Content is the ticket. You can't play the Internet Lottery™ unless you buy these tickets. The more tickets one buys, the better chance they have. The more followers they have, the better the potential each ticket has. But, until they reach stardom, there is always luck involved.
Before I leave you thinking that luck is everything, don't assume that quantity alone is enough. If the content is bad, then it won't likely succeed. Unless it meets some minimum quality threshold, it'll buy a junk ticket. Those precious few initial votes will never be affirmative for lousy content. And if it does get over the initial hump, the second round of faces will look more closely and liberally downvote anything that isn't good. Of course, there are ways to game the content itself: think of click-bait and cat pictures.
Quality content is a requirement, but not a guarantee of success. There is a lot of luck involved. It can seem unfair, but nobody knows of a solution for this yet. There is an abundance of content, and viewers have limited hours. Not everything can be seen.
There are two significant dangers of the Internet Lottery™. It significantly demotivates lesser known content creators, and it entrenches the position of corporations. These both limit the variety and originality of content that everybody else ends up seeing.
Dealing with demotivation is a significant personal issue for creators. If they wish to post content online, they'll have to deal with disappointment, rejection, and outright hostility. Buying a winning lottery ticket doesn't necessarily help -- the increased feedback can increase stress.
Corporations are more of a problem. They've bought into the game big time, and love hiding their corporate status by masquerading as ordinary users. Compared to individual users, and indie creators, they've got enough money to buy an infinite source of tickets and optimize their strategy. They also lobby politicians, introducing laws that make it harder for original content to be seen -- consider the debate around upload filters.
If you've been wondering why I keep adding the trademark symbol to The Internet Lottery™, it's because of the corporations. It often feels like the system is owned and operated by somebody -- and I should note that corporations like Facebook and Google are accomplices to this mess. We aren't given the rules, but they are there. My choice of the name and trademark attribution is an indication that you are fighting a system -- in addition to your own motivation. Plus, I'll claim the name as my own now because it never hurts to buy another ticket.
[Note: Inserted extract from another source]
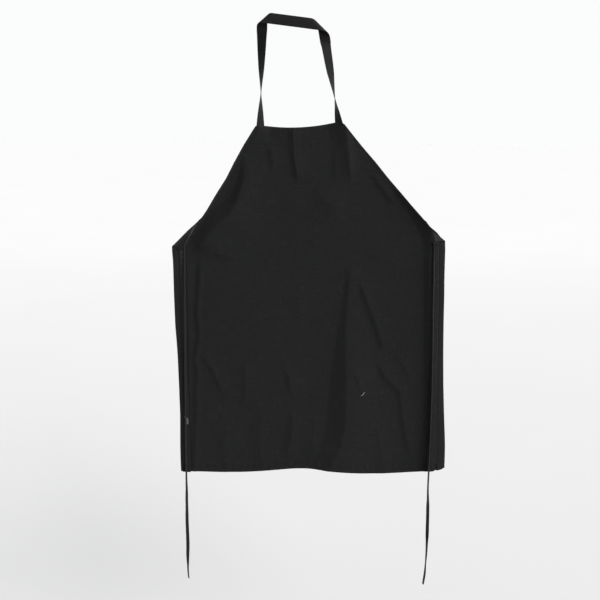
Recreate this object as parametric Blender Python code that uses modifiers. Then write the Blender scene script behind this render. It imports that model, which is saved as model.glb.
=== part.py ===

Though the monopolization of content by corporations risks ruining the internet, it is one of many things that will demotivate creators. Though I don't think we can fix the Internet Lottery™ as a whole, keeping corporations in check is crucial. As long as individual tickets still have some value, we should be okay. Finding a way to create local niches would be a way to reduce the luck factor, but it'll never go away.
Think about this the next time you see original content you like. Send the creator a thank you. It may not seem like much, but it's a big reward for their ticket. It helps keep them motivated and keeps them posting content to break up the corporate cruft.